As Sprints are mapped, the project team should assess the emerging story. If progress appears flat, the team should consider potential influences to better manage the next sprint. Questions to ask include:

  • Was a project team member sick or on vacation?
  • Did the team receive enough information to get this amount of work done?
  • Did the team accept too much work from the Product Owner?
  • Was there a technology issue?
  • Was the Scrum Master unable to remove an obstacle?
  • Did the stakeholder introduce too many superfluous items?
  • Was the estimation of stories inaccurate?
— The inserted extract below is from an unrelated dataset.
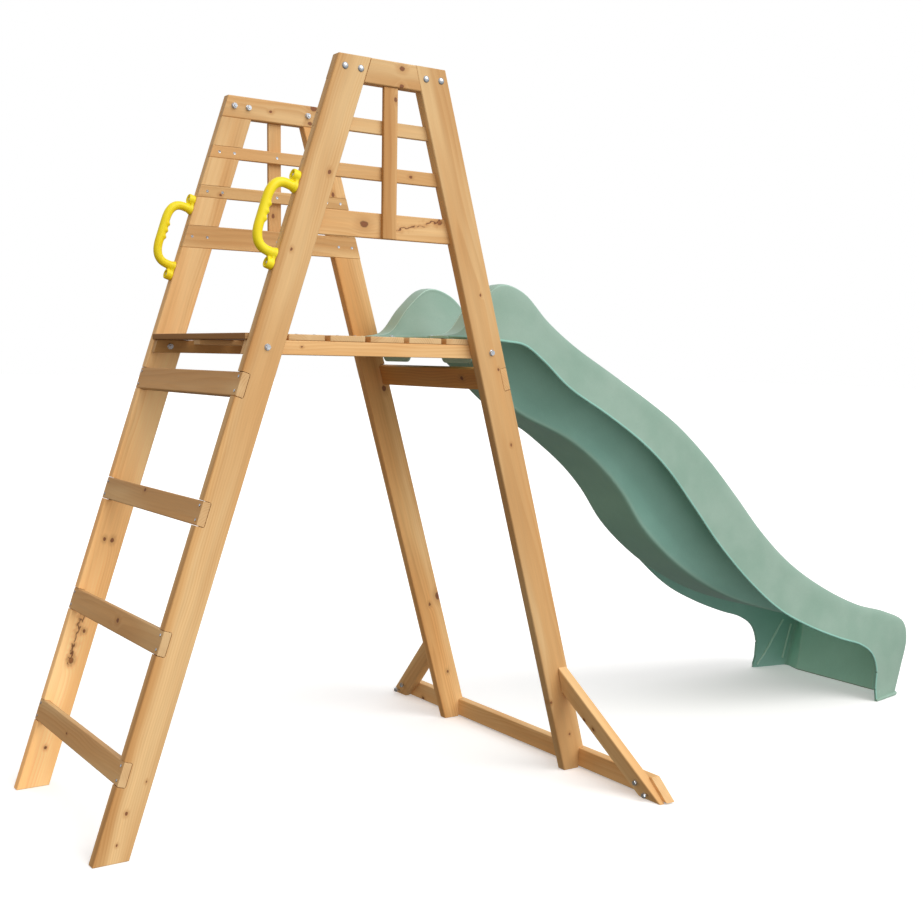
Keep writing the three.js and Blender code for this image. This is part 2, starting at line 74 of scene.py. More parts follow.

Benefits of a Burndown Chart

A visual representation of a project’s critical timeline data is valuable for helping all stakeholders understand the status of the project. In addition, a burndown chart enables:

  • Proactive problem solving, as teams can anticipate areas that may be time consuming or troublesome.
  • A visual way to measure performance, identify process gaps and inform continuous improvement
  • Ability to identify total effort, referred to in Agile as velocity. For example, teams can identify user stories that required excessive effort and reset expectations for similar requests at future stages.

Limits of a Burndown Chart

Users should also consider what a burndown chart is not able to show to help set expectations with team members and stakeholders. This includes:

  • No changes are displayed if the scope of work changes, and the chart shows only the completed stories
  • Perspective is limited to the overall trend of the project, not detailed information in the backlog
  • The chart is estimate-driven, which means if teams over or underestimate required times, the accuracy of the chart may lessen

When Agile teams understand limitations, estimate thoughtfully and keep the burndown chart visible and engaged for everyone, they can better harness their timelines to stay on schedule and understand impediments along the way.

PMBOK is a registered mark of the Project Management Institute, Inc.